# help



## plazzman (Mar 29, 2007)

K I need a good photoshop esque program. Ive tried DL countless programs off Free Software Downloads and Software Reviews - Download.com, but theyre all 30-day trials or you have to buy them and what not. Well I dont want to do neither one.

So does anyone have or know of a program I can get that isnt limited and I dont have to pay for.

Just want to make some art:dunno: 

thanks


----------



## B-Real (Oct 1, 2006)

You can download the trial and register for the full version. You just ned to get the right serials. So if you have a friend that knows where to get serials, ask them to help. You can just use google but a lot of those sites give you virus'. Good luck and if there is anything i can help you with, I'll do my best.


----------



## plazzman (Mar 29, 2007)

Hey man, I knew youd be there to help. Thanks alot. 

Yeah I dont trust many of those online serials, and I dont really have anyone with a good set.
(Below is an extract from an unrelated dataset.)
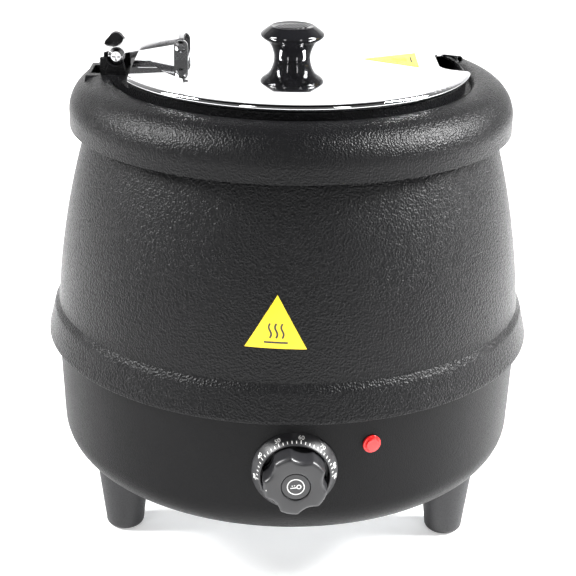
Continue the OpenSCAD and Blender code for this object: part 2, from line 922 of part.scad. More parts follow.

Hopefuly someone here does.


----------



## B-Real (Oct 1, 2006)

I wouldn't know which sites to go to and I definitely don't want to risk getting a virus. Last time I looked for serials I get to get my computer rebooted. The person that rebooted my computer is the one that put photoshop on here.


----------



## M_D (Apr 8, 2007)

Hey Plazz try going to this site
FreakingNews.com - News Photoshop Pictures Contests - galleries

and message som eof the members they are usually helpful and they are the best by far at photoshopping


----------



## Suvaco (Mar 31, 2007)

plazzman said:


> K I need a good photoshop esque program. Ive tried DL countless programs off Free Software Downloads and Software Reviews - Download.com, but theyre all 30-day trials or you have to buy them and what not. Well I dont want to do neither one.
> 
> So does anyone have or know of a program I can get that isnt limited and I dont have to pay for.
> 
> ...


Download photoshop for free off Limewire .


----------



## brownpimp88 (Jun 22, 2006)

Keygen or crack. Download Photoshop CS3 off of their official website, and I can get you a working keygen.


----------